On raconte que Démosthène, s’étant rendu expressément à Corinthe pour acheter l’une des nuits de la célèbre Laïs, il y renonça quand il en connut le prix, disant qu’il n’achetait pas si cher un repentir. La même Laïs, d’ailleurs se gaussait en ces termes des philosophes de son temps « Je ne sais s’ils sont plus austères que les autres hommes, mais il ne sont pas moins souvent à ma porte ». Là, aussi, est la clé de la pérennité de cette antique profession. Les hommes, de tout temps, ont été fascinés par ces femmes, esclaves de désirs qu’ils ne peuvent assouvir dans le cadre religieux de leur mariage, leurs épouses étant d’ailleurs financièrement aussi dépendantes d’eux que leurs maîtresses, mais peu préparées par leur éducation à rivaliser avec ces dernières.
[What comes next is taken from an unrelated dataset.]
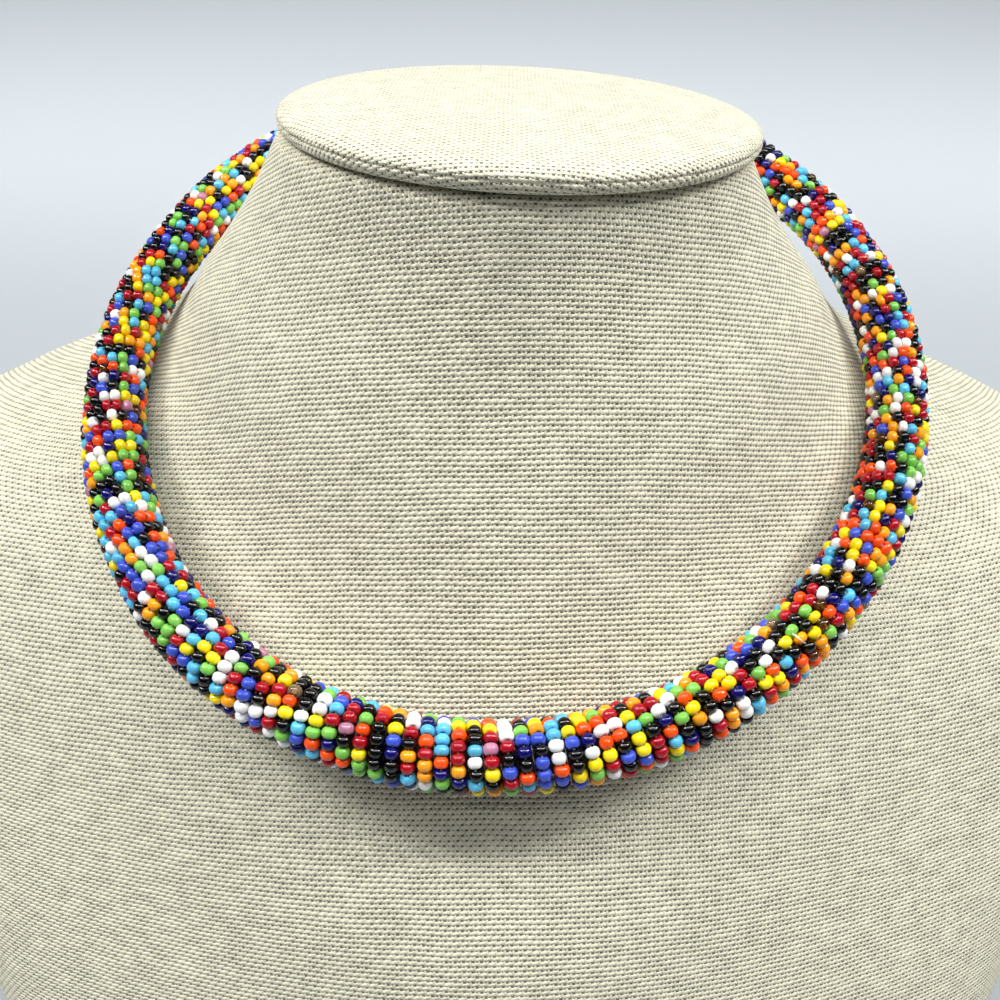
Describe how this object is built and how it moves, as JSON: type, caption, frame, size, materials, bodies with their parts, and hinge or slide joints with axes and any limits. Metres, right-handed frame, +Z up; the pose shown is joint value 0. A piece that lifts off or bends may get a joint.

Aux hommes puissants les plus belles, les plus douées, et le partage de la gloire, aux autres les putains borgnes et vérolées, les seconds se délectant des amours des premiers. Le scandale de l’homme connu chez la putain fait toujours vendre du papier. Hugh Grant et Divine Brown, L’abbé Pierre et Grisélidis Réal, Berlusconi et Ruby, DSK et sa longue liste...

 

 Et si le sujet vous intéresse :

Liane de Pougy, courtisane, princesse et sainte. Jean Chalon.

La belle Otero. Raoul Mille

Mémoires de Cora Pearl

Grandes horizontales. Virginia Rounding (en anglais)

et sur le web ce remarquable article dans lequel j'ai puisé plusieurs des citations littéraires qui illustrent ce texte. Alex Lascar « La courtisane romantique (1830-1850) : solitude et ambiguïté d'un personnage romanesque », Revue d'histoire littéraire de la France 4/2001 (Vol. 101), p. 1193-1215.  www.cairn.info/revue-d-histoire-litteraire-de-la-france-2001-4-page-1193.htm

 

 

 

 

 

 

 

 

 

 

 

 

 

 

 

 

 



[1] Filles, Lorettes et courtisanes, 1843.

[2] Publie et sois maudite.

[3] C’est Dumas fils qui crée le terme avec son livre « le demi-monde » 1886.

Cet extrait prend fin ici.